We have to highlight that the form of \(\mathbb {S}\) depends not only on \(w_1,w_2\) but also on the order of \(\vec {v_1},\vec {v_2}\), i.e., \(\mathbb {S}=(\vec {v_2},\vec {v_1})\) is a suitable similarity transformation that diagonalizes \(\mathbb {K}\). However, in that case the result has to be \(\mathbb {M}=\text{ diag }(-\lambda ,\lambda )\).

As we have mentioned, \(\mathbb {S}\) has no specific form. Nevertheless, in order to simplify the calculations, in this work we will consider the special case when \(w_1=w_2=1\) in Eq. (A.4). This case can be understood as the one leading to

$$\begin{aligned} \mathbb {S}&=\frac{a_1}{(a_2+\lambda )}\sigma _0+\sigma _y,\nonumber \\ \mathbb {S}^{-1}&=-\frac{a_1}{2\lambda }\sigma _0+\frac{a_2+\lambda }{2\lambda }\sigma _y,\nonumber \\ \mathbb {S}^{\dagger }&=\frac{a_1}{(a_2+\lambda )}\sigma _0+\sigma _y. \end{aligned}$$

(A.7)

Finally, it can be observed that if \(a_1=0\), \(\mathbb {S}^{-1}=\mathbb {S}^{\dagger }\), which is because for such a value \(\mathbb {K}\) becomes Hermitian and normal.

Appendix B Probability and current densities

The eigenstates of the Hamiltonian obtained from (16) are stationary.

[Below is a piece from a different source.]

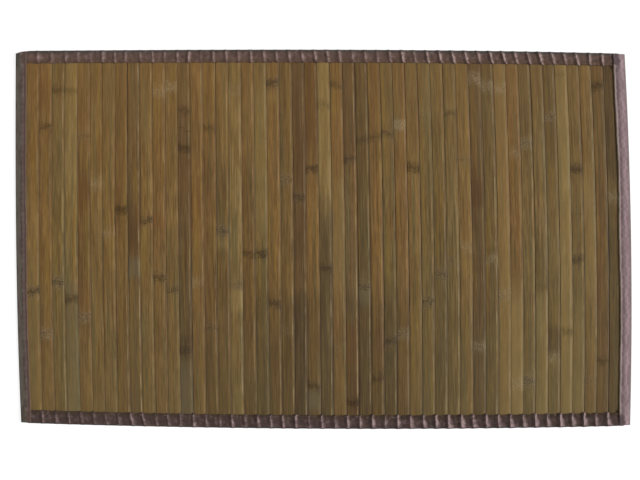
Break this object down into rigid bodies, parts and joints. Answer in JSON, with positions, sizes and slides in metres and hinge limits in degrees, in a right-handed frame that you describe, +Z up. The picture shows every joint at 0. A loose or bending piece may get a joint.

Hence

$$\begin{aligned} \rho _n(x,y,t)=\rho _n(x)=|\mathcal {N}_n|^2\bar{\Phi }^{\dagger }_n(z)\mathbb {S}^{\dagger }\mathbb {S}\bar{\Phi }_n(z), \end{aligned}$$

(B.1)

where the functions \(\bar{\Phi }^{\dagger }_n(z),\bar{\Phi }_n(z)\) depend on x since z is a change of variable and \(\mathcal {N}_n\) represents a normalization constant. By considering the matrix \(\mathbb {S}\) given in Eq. (A.7) we get

$$\begin{aligned} \rho _n(x)=\frac{2|\mathcal {N}_n|^2}{a_2+\lambda }\bar{\Phi }^{\dagger }_n(z)\left( a_2\sigma _0+a_1\sigma _y\right) \bar{\Phi }_n(z). \end{aligned}$$

(B.2)

Thus, the normalization constant can be chosen as \(\mathcal {N}_n=\sqrt{\frac{a_2+\lambda }{2(a_2+a_1I_n)}}\) where

$$\begin{aligned} I_n=2^{\delta _{0n}}\sqrt{\frac{v_x}{v_y}}(1-\delta _{0n})\int _{z^-}^{z^+}\frac{\phi _n^+(z)\phi _{n-1}^-(z)}{g(z)}\textrm{d}z. \end{aligned}$$

(B.3)

and then

$$\begin{aligned} \rho _n(x)=\frac{1}{(a_2+a_1I_n)} \left( a_2|\bar{\Phi }_n(z)|^2+2^{\delta _{0n}}(1-\delta _{0n})a_1\phi _n^+(z)\phi _{n-1}^-(z)\right) . \end{aligned}$$

(B.4)

In a similar way, we can compute the components of the current density \(\vec {\mathcal {J}_n}(x,y,t)\), which are given by

$$\begin{aligned} \mathcal {J}_{x,n}(x,y,t)&=\mathcal {J}_{x,n}(x) =\nu v_x|\mathcal {N}_n|^2\bar{\Phi }^{\dagger }_n(z)\left( \mathbb {S}^{\dagger }\sigma _x\mathbb {S}\right) \bar{\Phi }_n(z),\nonumber \\ \mathcal {J}_{y,n}(x,y,t)&=\mathcal {J}_{y,n}(x)=\nu |\mathcal {N}_n|^2\bar{\Phi }^{\dagger }_n(z) \left[ \mathbb {S}^{\dagger }\left( v_x\sigma _x+v_t\sigma _0\right) \mathbb {S}\right] \bar{\Phi }_n(z). \end{aligned}$$

(B.5)

After some calculations, they turn out to be

$$\begin{aligned} \mathcal {J}_{x,n}(x)&=-\frac{\nu v_x\lambda }{a_2+a_1I_n} \bar{\Phi }^{\dagger }_n(z) \sigma _x\bar{\Phi }(z)_n,\nonumber \\ \mathcal {J}_{y,n}(x)&=\frac{\nu }{a_2+a_1I_n} \left[ \left( a_1 v_y +a_2 v_t\right) |\bar{\Phi }_n(z)|^2 +2^{\delta _{0n}}(1-\delta _{0n})\left( a_1 v_t + a_2 v_y\right) \phi _n^+(z)\phi _{n-1}^-(z)\right] . \end{aligned}$$

(B.6)

We have to mark that the above expressions for the probability and current densities are only valid for the eigenstates of the Hamiltonian (2). On the other hand, the \(x-\)component of the current \(\mathcal {J}_n\) will be zero if the components \(\phi _{n}^{\pm }\) are real functions.